Эта неосуществимая в объективном опредмечивании мысль есть сознание свободы возможной экзистенции. В этом сознании я не могу думать, что ведь в конце концов все идет своим чередом, и что я могу делать то, что мне в данную минуту больше всего нравится, и могу оправдать это затем всегда имеющимися в моем распоряжении всеобщими аргументами. Но, при всей зависимости и определенности моего существования, мне делается ясно, что нечто в конечном счете зависит только от меня. За что я примусь и что оставлю, где сохраню установку простой возможности, а где стану осуществлять, - это не явствует из всеобщих правил, по которым как верным я действую, не явствует и из тех психологических законов, которым я подчинен, но возникает в беспокойстве моего существования силою достоверности самобытия из свободы (entspringt in der Unruhe meines Daseins durch die Gewißheit des Selbstseins aus Freiheit). Там, где я перестаю рассматривать себя в психологических категориях, и все же действую не в наивной бессознательности, но из позитивности моего порыва (Aufschwung) в светлости (Helligkeit) некой достоверности, не дающей мне никакого знания, однако обосновывающей мое собственное бытие, - там я решаю, что я есмь.

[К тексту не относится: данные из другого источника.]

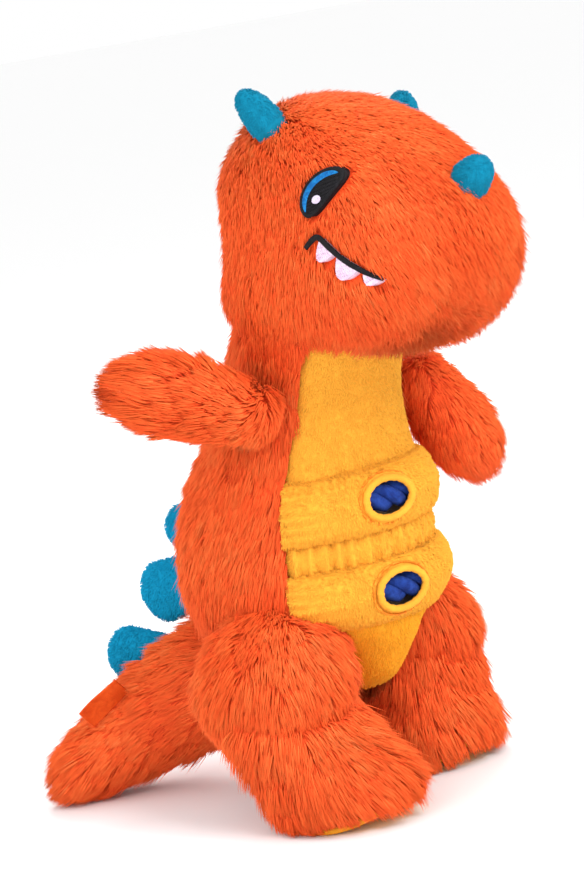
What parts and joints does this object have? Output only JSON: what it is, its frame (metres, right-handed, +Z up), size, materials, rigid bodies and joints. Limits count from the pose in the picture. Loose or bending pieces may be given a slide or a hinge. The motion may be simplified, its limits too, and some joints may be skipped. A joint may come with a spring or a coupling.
{
  "type": "stuffed dinosaur",
  "caption": "Upright stuffed T-rex with a big horned head, short arms, tail and back plates; belly bands with windows onto a twisted fleece core; limbs, head and tail flex at their seams.",
  "frame": {"origin": "centre of the bounding box, on the floor under the soles", "axes": "+Z up, the dinosaur faces -Y, its left side is +X"},
  "size_m": [0.1809, 0.2558, 0.2864],
  "materials": {
    "fur_orange": "long-pile faux fur, clumped and directional",
    "velour_yellow": "short-pile velour",
    "velour_amber": "short-pile velour",
    "velour_cyan": "short-pile velour",
    "fleece_navy": "fleece cord",
    "thread_amber": "satin stitch rim",
    "thread_black": "satin stitch embroidery",
    "thread_blue": "satin stitch embroidery",
    "thread_white": "satin stitch embroidery",
    "thread_lavender": "satin stitch embroidery",
    "woven_orange": "woven ribbon",
    "fibre_fill": "loose polyester fibre"
  },
  "bodies": {
    "torso": {"torso_fur_right": "fur_orange", "torso_fur_left": "fur_orange", "torso_stuffing": "fibre_fill", "chest_panel": "velour_yellow", "upper_band": "velour_yellow", "lower_band": "velour_yellow", "gathered_strip": "velour_yellow", "lower_belly_panel": "velour_amber", "upper_window_rim": "thread_amber", "lower_window_rim": "thread_amber", "upper_strand_1": "fleece_navy", "upper_strand_2": "fleece_navy", "upper_strand_3": "fleece_navy", "lower_strand_1": "fleece_navy", "lower_strand_2": "fleece_navy", "lower_strand_3": "fleece_navy", "back_plate_1": "velour_cyan", "back_plate_2": "velour_cyan"},
    "tail": {"tail_plate": "velour_cyan", "tail_fur": "fur_orange", "tail_stuffing": "fibre_fill"},
    "head": {"head_side_right": "fur_orange", "head_side_left": "fur_orange", "head_gusset": "fur_orange", "head_stuffing": "fibre_fill", "rear_horn_right": "velour_cyan", "rear_horn_left": "velour_cyan", "nose_horn": "velour_cyan", "eye_right": "thread_black", "eye_left": "thread_black", "iris_right": "thread_blue", "iris_left": "thread_blue", "glint_right": "thread_white", "glint_left": "thread_white", "mouth_line_right": "thread_black", "mouth_line_left": "thread_black", "teeth_right": "thread_lavender", "teeth_left": "thread_lavender"},
    "arm_right": {"arm_fur_right": "fur_orange", "arm_stuffing_right": "fibre_fill"},
    "arm_left": {"arm_fur_left": "fur_orange", "arm_stuffing_left": "fibre_fill"},
    "leg_right": {"leg_fur_right": "fur_orange", "leg_stuffing_right": "fibre_fill", "sole_right": "velour_amber"},
    "leg_left": {"leg_fur_left": "fur_orange", "leg_stuffing_left": "fibre_fill", "sole_left": "velour_amber"},
    "tag": {"care_tag": "woven_orange"}
  },
  "joints": [
    {"name": "head_nod", "type": "hinge", "parent": "torso", "child": "head", "pos_m": [0.0068, -0.0206, 0.182], "axis": [1, 0, 0], "range_deg": [-10, 10]},
    {"name": "arm_right_raise", "type": "hinge", "parent": "torso", "child": "arm_right", "pos_m": [-0.0427, -0.0306, 0.168], "axis": [0, 1, 0], "range_deg": [-40, 20]},
    {"name": "arm_left_raise", "type": "hinge", "parent": "torso", "child": "arm_left", "pos_m": [0.0563, -0.0306, 0.161], "axis": [0, 1, 0], "range_deg": [-40, 10]},
    {"name": "leg_right_swing", "type": "hinge", "parent": "torso", "child": "leg_right", "pos_m": [-0.0372, -0.01495, 0.041], "axis": [1, 0, 0], "range_deg": [-12, 12]},
    {"name": "leg_left_swing", "type": "hinge", "parent": "torso", "child": "leg_left", "pos_m": [0.0508, -0.00515, 0.041], "axis": [1, 0, 0], "range_deg": [-12, 12]},
    {"name": "tail_swing", "type": "hinge", "parent": "torso", "child": "tail", "pos_m": [0.0068, 0.0624, 0.046], "axis": [0, 0, 1], "range_deg": [-15, 15]},
    {"name": "tag_flap", "type": "hinge", "parent": "tail", "child": "tag", "pos_m": [-0.0305, 0.096, 0.0402], "axis": [-0.6455, 0.5043, -0.5736], "range_deg": [-25, 25]}
  ]
}
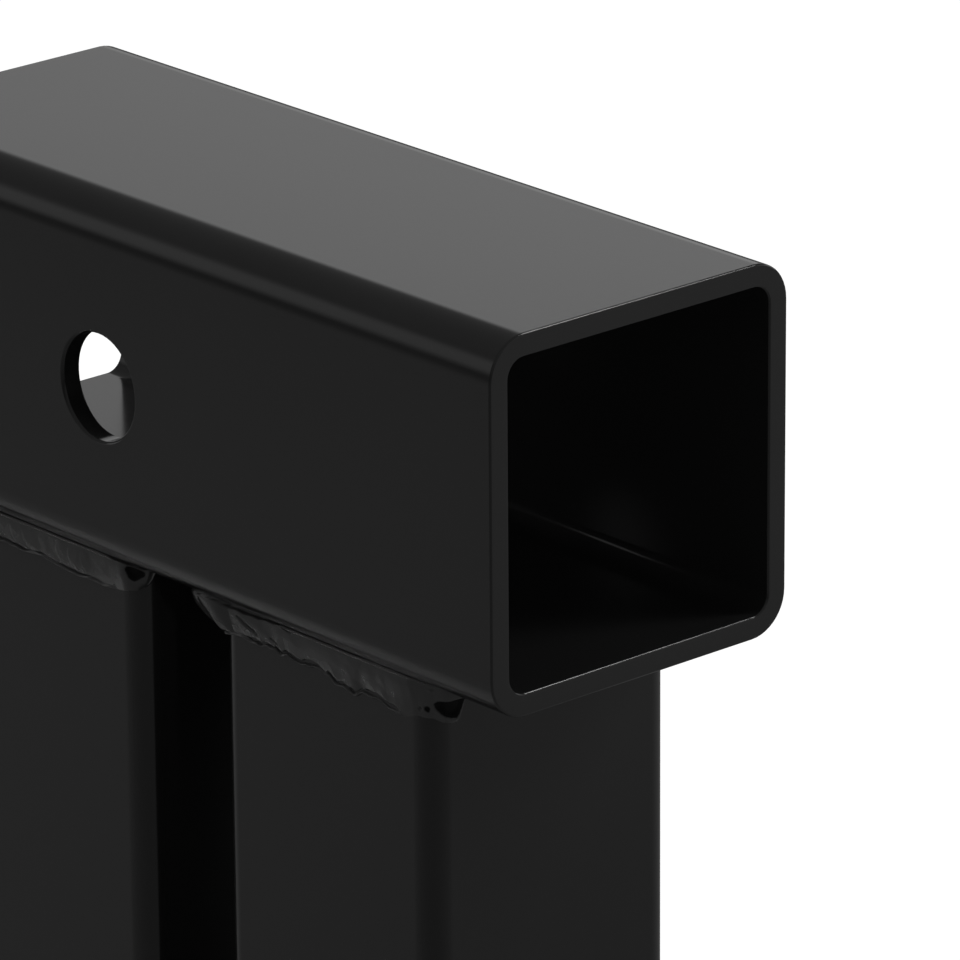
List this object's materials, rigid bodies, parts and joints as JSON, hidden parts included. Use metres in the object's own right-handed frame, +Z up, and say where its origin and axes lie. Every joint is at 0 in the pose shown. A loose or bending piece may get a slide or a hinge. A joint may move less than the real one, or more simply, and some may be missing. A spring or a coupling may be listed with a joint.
{
  "type": "hitch receiver extender",
  "caption": "Welded steel hitch extender: a square shank runs into a lower receiver tube, and two uprights on it carry an upper receiver tube. All are open square tube.",
  "frame": {"origin": "centre of the shank's pin hole, on the shank's own axis", "axes": "+X along the shank, from the vehicle to the mouths of the two receivers; +Y across, along the pin holes; +Z up, from the lower receiver to the upper one"},
  "size_m": [0.415, 0.06, 0.32],
  "materials": {
    "coated_tube": "smooth satin black powder coat with a faint orange peel",
    "coated_weld": "satin black powder coat over a hand-laid weld bead"
  },
  "bodies": {
    "root": {"upper_receiver_tube": "coated_tube", "lower_receiver_tube": "coated_tube", "shank_tube": "coated_tube", "mouth_upright": "coated_tube", "shank_upright": "coated_tube", "mouth_upright_top_left_weld": "coated_weld", "mouth_upright_top_right_weld": "coated_weld", "mouth_upright_top_end_weld": "coated_weld", "mouth_upright_foot_left_weld": "coated_weld", "mouth_upright_foot_right_weld": "coated_weld", "mouth_upright_foot_end_weld": "coated_weld", "shank_upright_top_left_weld": "coated_weld", "shank_upright_top_right_weld": "coated_weld", "shank_upright_top_end_weld": "coated_weld", "shank_upright_foot_left_weld": "coated_weld", "shank_upright_foot_right_weld": "coated_weld", "shank_upright_foot_end_weld": "coated_weld", "shank_top_weld": "coated_weld", "shank_right_weld": "coated_weld", "shank_bottom_weld": "coated_weld", "shank_left_weld": "coated_weld"}
  },
  "joints": []
}
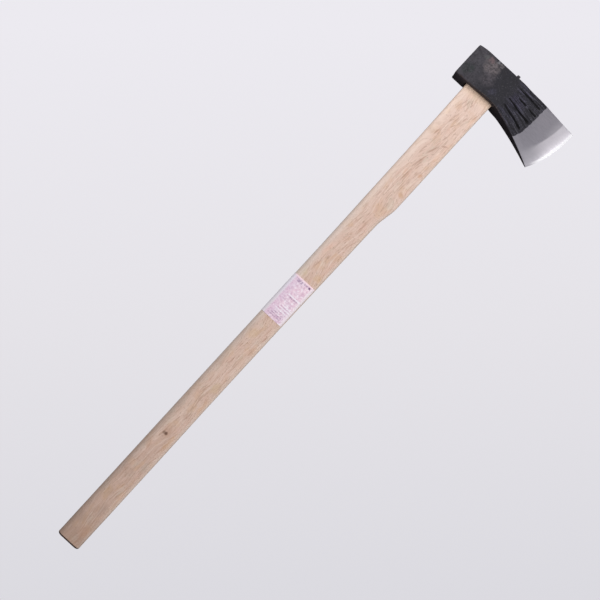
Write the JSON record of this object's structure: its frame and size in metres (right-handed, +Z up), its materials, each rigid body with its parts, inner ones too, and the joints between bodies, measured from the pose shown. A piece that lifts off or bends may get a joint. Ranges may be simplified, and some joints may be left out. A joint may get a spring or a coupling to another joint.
{
  "type": "splitting axe",
  "caption": "Heavy wedge-shaped splitting axe head with a square poll, on a long straight wooden handle held by wedges, with a paper label on the grip.",
  "frame": {"origin": "middle of the axe's box, on the surface that it lies on", "axes": "+Y along the handle from butt to head, +X from the poll to the cutting edge, +Z up out of the cheek that faces up"},
  "size_m": [0.1814, 0.9034, 0.0517],
  "materials": {
    "forged_black": "black forge scale with brown and violet patches, ground grey towards the edge",
    "ground_steel": "ground bright across the edge, with fine parallel scratches",
    "oak": "pale oak, planed and sanded, unvarnished, with pores along the grain and one small knot",
    "wedge_wood": "darker hardwood, hammered end grain",
    "wedge_steel": "dark rolled steel with a hammered, slightly rusty top",
    "label_paper": "thin matt paper with a pale pink and lilac print and no lettering"
  },
  "bodies": {
    "root": {"head_body": "forged_black", "cutting_steel": "ground_steel", "handle": "oak", "wooden_wedge": "wedge_wood", "steel_wedge_front": "wedge_steel", "steel_wedge_cross": "wedge_steel", "paper_label": "label_paper"}
  },
  "joints": []
}
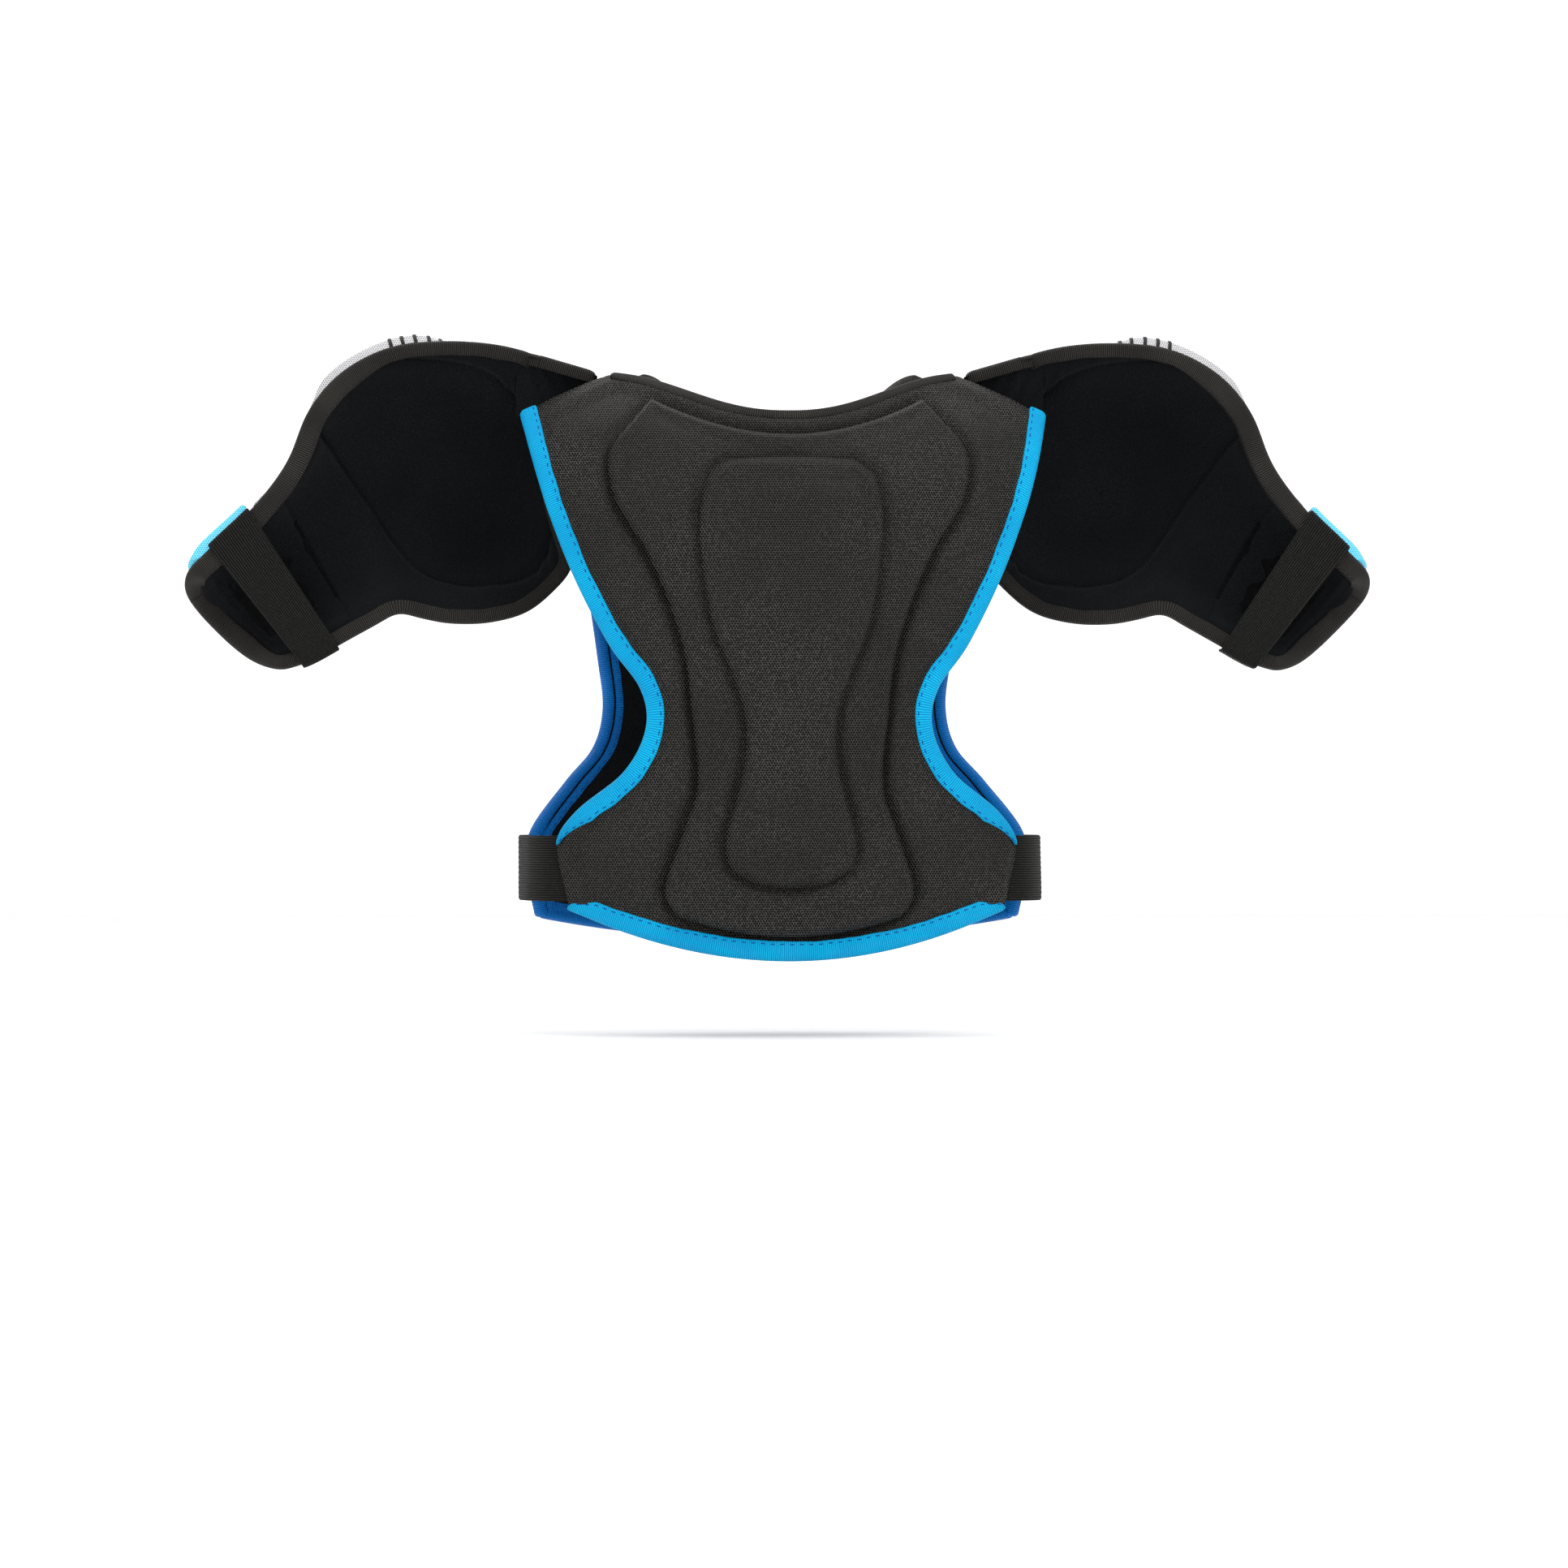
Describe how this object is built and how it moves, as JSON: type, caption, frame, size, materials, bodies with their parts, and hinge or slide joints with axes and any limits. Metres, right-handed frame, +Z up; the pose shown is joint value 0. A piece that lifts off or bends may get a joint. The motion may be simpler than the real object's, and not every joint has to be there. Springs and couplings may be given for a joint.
{
  "type": "hockey shoulder pads",
  "caption": "Padded torso vest with raised spine pads, side elastic straps and two hinged shoulder caps with biceps guards, worn under a jersey for ice hockey.",
  "frame": {"origin": "where the pads sit on the wearer's shoulders: the middle of the shoulder line", "axes": "+Z up, -Y the wearer's front, +X the wearer's left"},
  "size_m": [0.7482, 0.2135, 0.3867],
  "materials": {
    "black_mesh": "coarse woven mesh over foam",
    "black_lining": "brushed knit",
    "cyan_binding": "ribbed grosgrain tape",
    "blue_binding": "ribbed grosgrain tape",
    "black_binding": "ribbed grosgrain tape",
    "black_elastic": "woven elastic",
    "hook_and_loop": "napped loop pile",
    "white_cover": "fine white mesh",
    "light_blue_cover": "smooth coated textile",
    "stiff_plate": "moulded polyethylene"
  },
  "bodies": {
    "torso": {"back_lining": "black_lining", "back_panel": "black_mesh", "back_yoke_pad": "black_mesh", "spine_plate": "stiff_plate", "spine_pad": "black_mesh", "left_back_binding": "cyan_binding", "right_back_binding": "cyan_binding", "back_hem_binding": "cyan_binding", "back_neck_binding": "black_binding", "left_shoulder_yoke": "black_mesh", "right_shoulder_yoke": "black_mesh", "left_waist_elastic": "black_elastic", "right_waist_elastic": "black_elastic"},
    "chest": {"chest_lining": "black_lining", "chest_panel": "black_mesh", "sternum_plate": "stiff_plate", "sternum_pad": "black_mesh", "left_chest_pad": "white_cover", "right_chest_pad": "white_cover", "left_chest_binding": "blue_binding", "right_chest_binding": "blue_binding", "chest_hem_binding": "blue_binding", "chest_neck_binding": "black_binding", "left_loop_patch": "hook_and_loop", "right_loop_patch": "hook_and_loop"},
    "left_waist_tab_body": {"left_waist_tab": "black_elastic"},
    "left_flap": {"left_shoulder_flap": "black_mesh"},
    "left_cap": {"left_cap_lining": "black_lining", "left_cap_inner_pad": "black_lining", "left_cap_foam": "black_lining", "left_cap_shell": "stiff_plate", "left_cap_cover": "white_cover", "left_cap_binding": "black_binding"},
    "left_biceps": {"left_biceps_lining": "black_lining", "left_biceps_loop": "hook_and_loop", "left_biceps_foam": "black_lining", "left_biceps_guard": "light_blue_cover", "left_biceps_binding": "black_binding", "left_biceps_strap": "black_elastic"},
    "left_biceps_tab_body": {"left_biceps_tab": "black_elastic"},
    "right_waist_tab_body": {"right_waist_tab": "black_elastic"},
    "right_flap": {"right_shoulder_flap": "black_mesh"},
    "right_cap": {"right_cap_lining": "black_lining", "right_cap_inner_pad": "black_lining", "right_cap_foam": "black_lining", "right_cap_shell": "stiff_plate", "right_cap_cover": "white_cover", "right_cap_binding": "black_binding"},
    "right_biceps": {"right_biceps_lining": "black_lining", "right_biceps_loop": "hook_and_loop", "right_biceps_foam": "black_lining", "right_biceps_guard": "light_blue_cover", "right_biceps_binding": "black_binding", "right_biceps_strap": "black_elastic"},
    "right_biceps_tab_body": {"right_biceps_tab": "black_elastic"}
  },
  "joints": [
    {"name": "chest_swing", "type": "hinge", "parent": "torso", "child": "chest", "pos_m": [0, -0.018, -0.004], "axis": [-1, 0, 0], "range_deg": [-2, 12], "stiffness_Nm_per_rad": 1.2, "deforming": ["left_waist_elastic", "right_waist_elastic"]},
    {"name": "left_waist_tab_peel", "type": "hinge", "parent": "chest", "child": "left_waist_tab_body", "pos_m": [0.1489, -0.0566, -0.297], "axis": [0, 0, 1], "range_deg": [0, 90]},
    {"name": "left_arm_lift", "type": "hinge", "parent": "torso", "child": "left_flap", "pos_m": [0.112, -0.001, 0.0105], "axis": [0, -1, 0], "range_deg": [-1, 40]},
    {"name": "left_arm_swing", "type": "hinge", "parent": "left_flap", "child": "left_cap", "pos_m": [0.1435, -0.006, 0.018], "axis": [0, 0, -1], "range_deg": [-25, 2]},
    {"name": "left_biceps_flex", "type": "hinge", "parent": "left_cap", "child": "left_biceps", "pos_m": [0.27375, -0.018, -0.0925], "axis": [0.4536, 0, 0.8912], "range_deg": [-8, 18]},
    {"name": "left_biceps_tab_peel", "type": "hinge", "parent": "left_biceps", "child": "left_biceps_tab_body", "pos_m": [0.28683, -0.02539, -0.16475], "axis": [0.878, -0.0665, -0.474], "range_deg": [0, 100]},
    {"name": "right_waist_tab_peel", "type": "hinge", "parent": "chest", "child": "right_waist_tab_body", "pos_m": [-0.1489, -0.0566, -0.297], "axis": [0, 0, -1], "range_deg": [0, 90]},
    {"name": "right_arm_lift", "type": "hinge", "parent": "torso", "child": "right_flap", "pos_m": [-0.112, -0.001, 0.0105], "axis": [0, 1, 0], "range_deg": [-1, 40]},
    {"name": "right_arm_swing", "type": "hinge", "parent": "right_flap", "child": "right_cap", "pos_m": [-0.1435, -0.006, 0.018], "axis": [0, 0, 1], "range_deg": [-25, 2]},
    {"name": "right_biceps_flex", "type": "hinge", "parent": "right_cap", "child": "right_biceps", "pos_m": [-0.27375, -0.018, -0.0925], "axis": [0.4536, 0, -0.8912], "range_deg": [-8, 18]},
    {"name": "right_biceps_tab_peel", "type": "hinge", "parent": "right_biceps", "child": "right_biceps_tab_body", "pos_m": [-0.28683, -0.02539, -0.16475], "axis": [0.878, 0.0665, 0.474], "range_deg": [0, 100]}
  ]
}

Я знаю обращенность (ein Angesprochenwerden), на которую я, как собственно я сам, отвечаю, осуществляя свое бытие. Но то, что я есмь, я осознаю (werde inné) не как изолированное существо. Против случайности моего эмпирического существования в его своеволии (Eigenwillen) я переживаю себя (erfahre ich mich) в коммуникации: То, что я сам есмь, никогда не бывает для меня достовернее, чем когда я есмь в полной готовности к другому, так что я становлюсь самим собою потому, что в являющейся здесь борьбе и другой также становится самим собою.
Из возможной экзистенции я схватываю историчное в своем существовании, которое в силу одного только многообразия доступных знанию действительностей становится глубиной экзистирования. То, что внешне есть определенность и граница, то же внутренне есть явление подлинного бытия. Тот, кто любит только человечность, вовсе не любит, - любит тот, кто любит этого определенного человека. Не тот верен, кто рационально последователен и исполняет договоры, но тот, кто принимает на себя как собственное и знает себя обязанным тем, что он сделал и тем, где он любил. Кто хочет правильно устроить мир раз навсегда, - тот вовсе ничего не хочет, - хочет тот, кто в своей историчной ситуации принимается за возможное, как за свое.
Если я укоренен в историчном, то временное существование имеет вес не в себе и не само собою, но в том смысле, что во времени принимается решение для вечности. Тогда время, как будущее, есть возможность, - как прошлое - обязанность верностью, как настоящее же - решение. Тогда оно есть не только процесс (Ablauf), но явление экзистенции, обретающей себя во времени через свои решения. Если же временное имеет эту весомость и его знают таким образом, то его в то же время преодолевают; не ради абстрактной безвременности, но так, что я во времени стою над временем, а не вне времени. Поскольку я есмь сознание жизни, поскольку мной владеют витальные влечения и их конечная воля к счастью, я хочу продолжаться во всяком времени, словно бы избавление от страха существования состояло в слепом продолжении бытия. Эту волю я, как живое сознание, не могу уничтожить, как не могу и отменить страдания преходящего. Они принадлежат к моему существованию, как таковому. Но поскольку я во времени безусловно действую, безусловно люблю, во времени есть вечность. Мой рассудок этого не постигает, это проясняется только в мгновении, а потом - только в сомневающемся воспоминании. Я никогда не имею этого во внешнем владении.
Рассудку, как сознанию, это в качестве отличительной формулы вообще не говорит ничего, но это есть призыв для возможной экзистенции: действительное бытие утрачивает свою действительность во всякой познанной объективности, становясь продолжительностью во всяком времени, природой под законами или обращаясь в ничтожество чего-то лишь преходящего; но экзистенция осуществляет себя, совершая выбор, в исторично-временном, и осуществляется в нем, несмотря на объективное исчезновение, как наполненное время. Вечность не есть ни безвременность, ни продолжительность во всяком времени, но она есть глубина времени, как историчное явление экзистенции.